Dans quelle mesure l’attitude expéditive employée par les services de l’Etat pour boucler le projet a-t-elle contribué à inspirer aux ASF une méthode toute aussi martiale ? La position de neutralité dans laquelle se sont réfugiés les services de l’Etat depuis l’entrée en scène des ASF reste d’autant plus problématique pour une petite commune, qu’elle est prise dans une mécanique sans commune mesure avec ses moyens d’intervention. Alors que la situation imposée au territoire exige la pleine participation de tous pour réussir son nécessaire développement, les ASF cultivent une opacité systématique derrière une indifférence de façade qui conduisent à l’isolement de nos petites communes, qui manu militari, sont systématiquement placées devant le fait accompli.

A diverses reprises, le Conseil Municipal a tendu la main à la direction en charge des opérations des ASF, comme ce fut le cas, le 1er décembre dernier où elle fut reçue à Sainte-Colombe-sur-Gand. Mais à chaque fois les responsables des ASF ont opposé une fin de non-recevoir, n’hésitant pas à souffler le chaud et le froid, avec la superbe et l’insolence de tristes lieutenants d’armée en territoire occupé.

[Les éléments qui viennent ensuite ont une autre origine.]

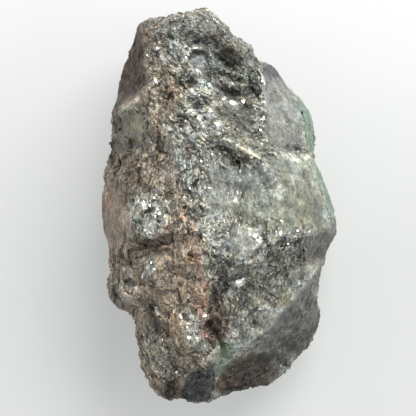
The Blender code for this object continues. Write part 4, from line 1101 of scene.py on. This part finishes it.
def crystal_piece(name, skin, seed):
    """A crystal: its prism, broken off flush with the lump."""
    a, b, axes, radius = prism_axes(name)
    shape = bmesh.new()
    bmesh.ops.create_cone(shape, cap_ends=True, segments=6, radius1=radius, radius2=radius, depth=float(np.linalg.norm(b - a)))
    mesh = bpy.data.meshes.new(name)
    shape.to_mesh(mesh)
    shape.free()
    turned = Matrix([list(r) for r in axes]).to_4x4()
    mesh.transform(Matrix.Translation(Vector((a + b) / 2)) @ turned)
    made = bpy.data.objects.new(name + "_crystal", mesh)
    bpy.context.scene.collection.objects.link(made)
    add_remesh(made, 0.0003)
    apply_all(made)
    co, no = coordinates(made.data), normals(made.data)
    set_coordinates(made.data, co + no * (0.00022 * fractal(co, 0.002, seed, 3))[:, None])
    meet = made.modifiers.new("meet", "BOOLEAN")
    meet.operation = "INTERSECT"
    meet.solver = "MANIFOLD"
    meet.object = skin
    apply_all(made)
    made.data.materials.clear()
    made.data.polygons.foreach_set("material_index", np.zeros(len(made.data.polygons), np.int32))
    co, no = coordinates(made.data), normals(made.data)
    z = zones(co, no[:, 2])
    # the plan's kinds carry over, painted light and shade among them
    for kind in ("light", "tan", "green", "blue", "brown"):
        add_attribute(made.data, kind, z[kind])
    depth = inside_prism(name, co) + 0.0003 * fractal(co, 0.0009, seed + 7, 3)
    add_attribute(made.data, "inner", smoothstep(0.0, 0.0007, depth))
    return made


def smoothed(mesh, co, times):
    """Vertex positions after averaging with their neighbours that many times."""
    edges = np.zeros(len(mesh.edges) * 2, np.int32)
    mesh.edges.foreach_get("vertices", edges)
    a, b = edges[0::2], edges[1::2]
    count = np.bincount(a, minlength=len(co)) + np.bincount(b, minlength=len(co))
    out = co.copy()
    for _ in range(times):
        new = np.zeros_like(out)
        for axis in range(3):
            new[:, axis] = np.bincount(a, out[b, axis], len(co)) + np.bincount(b, out[a, axis], len(co))
        out = 0.5 * out + 0.5 * new / np.maximum(count, 1)[:, None]
    return out


def add_attribute(mesh, name, values):
    layer = mesh.attributes.new(name, "FLOAT", "POINT")
    layer.data.foreach_set("value", np.clip(values, -4, 4).astype(np.float32))


def paint_rock(mesh):
    """Vertex attributes that the rock's material mixes by."""
    co, no = coordinates(mesh), normals(mesh)
    z = zones(co, no[:, 2])
    fine, wide = smoothed(mesh, co, 4), smoothed(mesh, co, 60)
    # edge and proud measure how far a point stands out of its smoothed surface; the material darkens hollows and
    # creases by them as painted shade and lightens proud parts as painted highlight
    add_attribute(mesh, "edge", ((co - fine) * no).sum(1) / 0.00006)
    add_attribute(mesh, "proud", ((co - wide) * no).sum(1) / 0.0004)
    add_attribute(mesh, "upper", smoothstep(0.004, 0.016, co[:, 1] + 0.35 * co[:, 0]))
    for crystal in CRYSTALS:
        close = smoothstep(-0.0016, 0.0001, inside_prism(crystal, co) + 0.0005 * fractal(co, 0.0011, 77, 3))
        z["olive" if crystal.startswith("beryl") else "green"] += (0.4 if crystal.startswith("beryl") else 0.35) * close
    for name in KINDS:
        add_attribute(mesh, name, z[name])


# ---------------------------------------------------------------- loose-edged flakes of mica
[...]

C’est là toute la complexité du mode de la « concession » attribuée par l’Etat aux ASF, censée représenter une forme de renouvellement de partenariat au service du bien public. Solution qui ne résiste pas à l’épreuve des faits et montre, que loin de se limiter à de la gestion, l’action des ASF ne cesse d’infléchir les choix et les orientations de l’aménagement de tout un territoire, bien au-delà de la bande d’asphalte et de béton sur laquelle flottera leur drapeau.


Être acteur de notre développement
Il n’est pas exagéré d’affirmer que l’Etat a failli dans sa mission d’Aménagement du territoire, n’hésitant pas à sacrifier le territoire d’une commune pour réaliser des économies d’argent (Compte-rendu du 21 février 2000, CETE, Ministère de l’équipement). Il n’est pas exagéré non plus d’ajouter que l’Etat a failli dans sa mission de médiation pour assurer le nécessaire rééquilibrage entre les petites communes rurales confrontées à la mécanique de l’administration centrale et aux pratiques révolues de la grosse machine des ASF.

Pour autant, la commune lance un appel au devoir de l’Etat à l’égard de ses collectivités. Sainte-Colombe-sur-Gand réaffirme sa volonté d’engager le développement de son territoire en prenant appui sur l’A89 et appelle à inverser le projet de satellisation et d’isolement des communes du versant, induits par les choix opérés par les ASF.

Instruits par l’importance de la contribution de notre commune à l’intérêt général, nous avons la conviction, que de fermer les yeux sur le caractère bâclé, improvisé et partial du projet de l’A89 et de sa réalisation est contraire à l’intérêt de tous.